Le 8 juillet, Chen est convoqué par le gouvernement tibétain. On lui apprend que la lutte entre le Kuomintang et le Parti communiste est acharnée et que les troupes communistes pourchassent partout les soldats et les fonctionnaires nationalistes. Dans ces conditions, le gouvernement tibétain n'est plus en mesure d'assurer la sécurité des membres du Bureau, d'autant que de nombreux Chinois  résidant au Tibet sont communistes, ce que le gouvernement tibétain ne saurait tolérer. L'Assemblée populaire du Tibet vient d'ailleurs de suspendre les relations politiques avec le Kuomintang pour ne maintenir que les relations religieuses. Aussi, tous les représentants du régime nationaliste chinois doivent-ils quitter le Tibet sous quinze jours. Chen manifeste l'intention de saisir de la question le Comité des affaires mongoles et tibétaines. On lui répond que le Kuomintang a déjà été prévenu et qu'il n'y a plus aucun moyen de communication avec Nankin. Le directeur du Bureau insiste: il ne peut pas quitter son poste sans l'accord de ses supérieurs et il demande un délai de réflexion. 

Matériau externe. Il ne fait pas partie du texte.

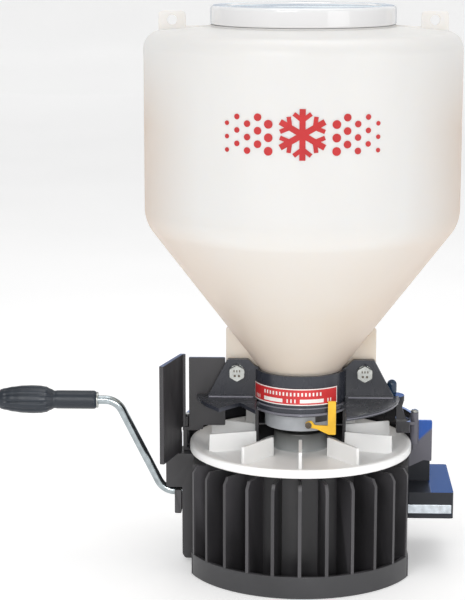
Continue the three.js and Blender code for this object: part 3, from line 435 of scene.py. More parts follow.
def guard_plastic():
    """The glossy black of the guard, with a blue reflection painted above a sloping line across its
    wing.
    """
    color = linear(38, 38, 42)
    look = Look("guard_plastic", color, 0.15)
    place = look.split(look.place)
    rise = look.node("ShaderNodeMath", operation="MULTIPLY_ADD")
    for socket, value in zip(rise.inputs, (place["X"], -WING_SLOPE, place["Z"])):
        look.feed(socket, value)
    above = look.span(rise.outputs["Value"], 0, 1, WING_LINE, WING_LINE + 3 * MM)
    # painted reflection: blue above the sloping line and beyond WING_X
    blue = look.both(above, look.axis("X", WING_X, WING_X + 0.6 * MM))
    post = look.axis("X", POST_X, POST_X + 2 * MM)
    lower = look.mix(post, look.clouded(color), linear(90, 89, 98))
    look.paint(look.mix(blue, lower, linear(10, 74, 156)))
    look.vary_roughness(look.noise(14 * MM, 5), 0.12, 0.24)
    look.bump(look.noise(22 * MM, 2), 0.12 * MM)
    return look.material


def mirroring_black(name, start, end):
    """Glossy black, dull up to a station along x; beyond it a blue reflection is painted on the top
    at a low angle.
    """
    color = linear(38, 40, 46)
    look = Look(name, color, 0.15)
    outboard = look.both(look.axis("X", start, end), look.facing_up())
    # painted reflection: the outboard top turns blue at a low angle
    blue = look.both(outboard, look.grazing(0.5, 0.68))
    look.paint(look.mix(blue, look.clouded(color), linear(3, 56, 116)))
    look.put("Roughness", look.span(outboard, 0.5, 0.16, 0, 1))
    look.put("Specular IOR Level", look.span(outboard, 0.3, 0.04, 0, 1))
    look.bump(look.noise(22 * MM, 2), 0.05 * MM)
    return look.material


CONE_FADE = 240 * MM, 340 * MM  # heights between which the cone's warm tint fades out
TOP_FADE = 405 * MM, 475 * MM  # and between which the painted shade of the sides does


def natural_plastic():
    """Blow-moulded polyethylene: milky, a little waxy, warmer down the cone, with painted shade,
    darker and warmer, on the sides where they turn away.
    """
    color = linear(239, 236, 232)
    look = Look("natural_plastic", color, 0.4)
    look.waxy(0.35, (1.0, 0.85, 0.7), 9 * MM)
    warm = linear(231, 218, 203)
    blend = look.mix(look.height(*CONE_FADE), warm, color)
    cloud = look.span(look.noise(70 * MM, 3, (1, 1, 0.5)), 0, 0.35)
    milky = look.mix(cloud, blend, shade(color, 0.93))
    # painted shade: the sides turn darker and warmer where they face away, less so near the top
    turned = look.both(look.grazing(), look.inverted(look.height(*TOP_FADE)))
    look.paint(look.mix(turned, milky, linear(217, 196, 179)))
    look.vary_roughness(look.noise(30 * MM, 4), 0.34, 0.48)
    look.bump(look.noise(38 * MM, 2, (1, 1, 0.6)), 0.5 * MM)
    look.bump(look.noise(1.6 * MM, 2), 0.012 * MM)
    return look.material


def white_plastic():
    color = linear(243, 243, 242)
    look = Look("white_plastic", color, 0.35)
    look.waxy(0.15, (1.0, 0.95, 0.9), 3 * MM)
    cloud = look.span(look.noise(30 * MM, 3), 0, 0.5)
    clean = look.mix(cloud, color, shade(color, 0.94))
    # painted shade: the hub is darker towards its top, under the ring above it
    hub = look.mix(look.height(FLOOR_Z, HUB_TOP), linear(150, 153, 153), linear(56, 56, 54))
    look.paint(look.mix(look.radius(HUB_R + 0.3 * MM, HUB_R + 2 * MM), hub, clean))
    look.vary_roughness(look.noise(9 * MM, 4), 0.28, 0.42)
    look.bump(look.noise(1.2 * MM, 2), 0.01 * MM)
    return look.material


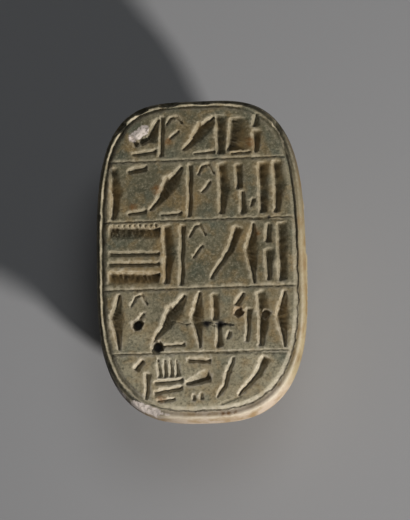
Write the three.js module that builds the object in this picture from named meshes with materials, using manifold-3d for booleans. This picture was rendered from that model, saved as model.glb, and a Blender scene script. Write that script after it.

A son retour chez lui, Chen s'aperçoit que l'armée tibétaine a été déployée autour du Bureau, de sa résidence et du télégraphe, où l'on est en train de démonter la génératrice. Les membres du Bureau se réunissent le soir même. Dans l'incertitude, la décision est prise d'accepter l'offre tibétaine de quitter Lhassa pour l'Inde sous escorte de soldats tibétains. Une fois rendu en Inde, il sera plus facile au Bureau d'obtenir des informations fiables auprès de l'ambassade chinoise. 

Les Chinois quittent Lhassa en trois groupes, les 11, 17 et 20 juillet 1949, le personnel du Bureau se trouvant dans le dernier groupe. C'est quelques deux cents personnes qui prennent le chemin de l'Inde, dont vingt huit fonctionnaires, quarante femmes et enfants avec leurs serviteurs. 

* J'ai conservé les noms tels qu'ils apparaissent dans le document chinois publié en anglais en mettant entre parenthèses les noms des personnages figurant dans ma chronologie.